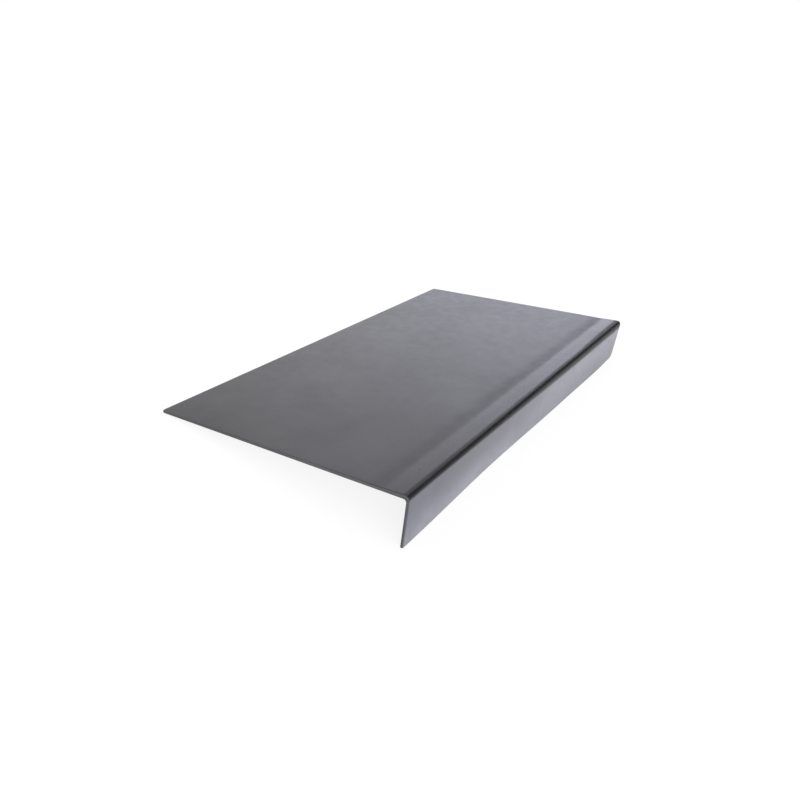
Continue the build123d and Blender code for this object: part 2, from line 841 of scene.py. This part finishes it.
# Patches of the painted sheen on the flap.
SHEEN_PATCHES = Blotches(11 * MILLIMETRE, 3, (0.32, 0.68), (0.85, 1.15))


@dataclass(frozen=True)
class Drift:
    """A size that changes along the length of the tread.

    Attributes:
        start: Where it begins to change, as a share of half the length from the middle.
        end: Where it has changed.
        near: The size before the start, in metres.
        far: The size past the end.
    """

    start: float
    end: float
    near: float
    far: float


class Whereabouts:
    """Where a shaded place lies in the section and along the tread, as sockets of a group.

    Attributes:
        wiring: The group's wiring.
        place: The place on the piece.
        lie: The matrix that lays the section's frame onto the floor.
        half: Half the length of the tread.
        sideways: How far the place lies from the middle of the length.
        forward: How far it lies ahead of the back edge.
        level: How high it lies over the plane of the underside.
    """

    def __init__(self, wiring: Wiring, place: Socket) -> None:
        """Adds the nodes that measure the place.

        Args:
            wiring: The group's wiring.
            place: The place on the piece.
        """
        self.wiring, self.place = wiring, place
        self.lie = Lie.of_part(SECTION).matrix()
        self.half = (cad_box[1].x - cad_box[0].x) / 2
        split = wiring.add("SeparateXYZ")
        wiring.feed(split.inputs[0], place)
        self.sideways = split.outputs["X"]
        self.forward = self.along(Vector((0, -1, 0)))
        self.level = self.along(Vector((0, 0, 1)))

    def along(self, axis: Vector) -> Socket:
        """Measures the place from the section's origin.

        Args:
            axis: The direction to measure in, in the frame of the section.

        Returns:
            The distance.
        """
        turned = self.lie.to_3x3() @ axis
        dot = self.wiring.add("VectorMath", operation="DOT_PRODUCT")
        self.wiring.feed(dot.inputs[0], self.place)
        dot.inputs[1].default_value = turned
        return self.wiring.math("SUBTRACT", dot.outputs["Value"], self.lie.translation.dot(turned))

    def drift(self, size: Drift) -> Socket:
        """The size at this place along the length."""
        start, end = size.start * self.half, size.end * self.half
        return self.wiring.ramp(self.sideways, start, end, size.near, size.far)

    def nose_reach(self, start: float, end: float) -> Socket:
        """Grows from 0 to 1 between two distances behind the front of the nose."""
        return self.wiring.ramp(self.forward, SECTION.depth - start, SECTION.depth - end)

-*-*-

Everything from the first line of the material through the line containing "measure the place." is to be printed exactly; lines after that are to be left out.

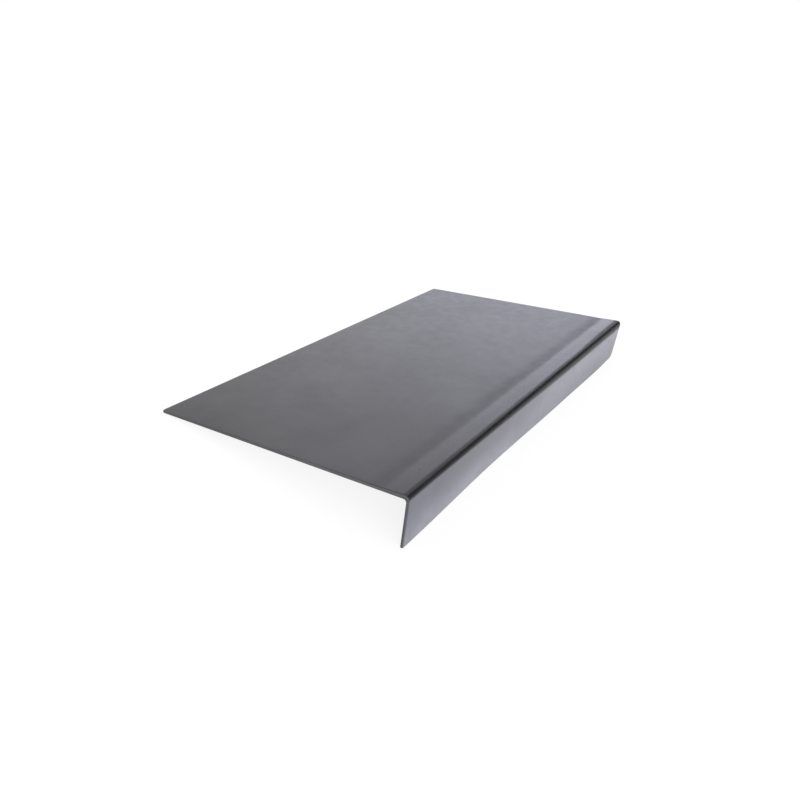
Continue the build123d and Blender code for this object: part 2, from line 841 of scene.py. This part finishes it.
# Patches of the painted sheen on the flap.
SHEEN_PATCHES = Blotches(11 * MILLIMETRE, 3, (0.32, 0.68), (0.85, 1.15))


@dataclass(frozen=True)
class Drift:
    """A size that changes along the length of the tread.

    Attributes:
        start: Where it begins to change, as a share of half the length from the middle.
        end: Where it has changed.
        near: The size before the start, in metres.
        far: The size past the end.
    """

    start: float
    end: float
    near: float
    far: float


class Whereabouts:
    """Where a shaded place lies in the section and along the tread, as sockets of a group.

    Attributes:
        wiring: The group's wiring.
        place: The place on the piece.
        lie: The matrix that lays the section's frame onto the floor.
        half: Half the length of the tread.
        sideways: How far the place lies from the middle of the length.
        forward: How far it lies ahead of the back edge.
        level: How high it lies over the plane of the underside.
    """

    def __init__(self, wiring: Wiring, place: Socket) -> None:
        """Adds the nodes that measure the place.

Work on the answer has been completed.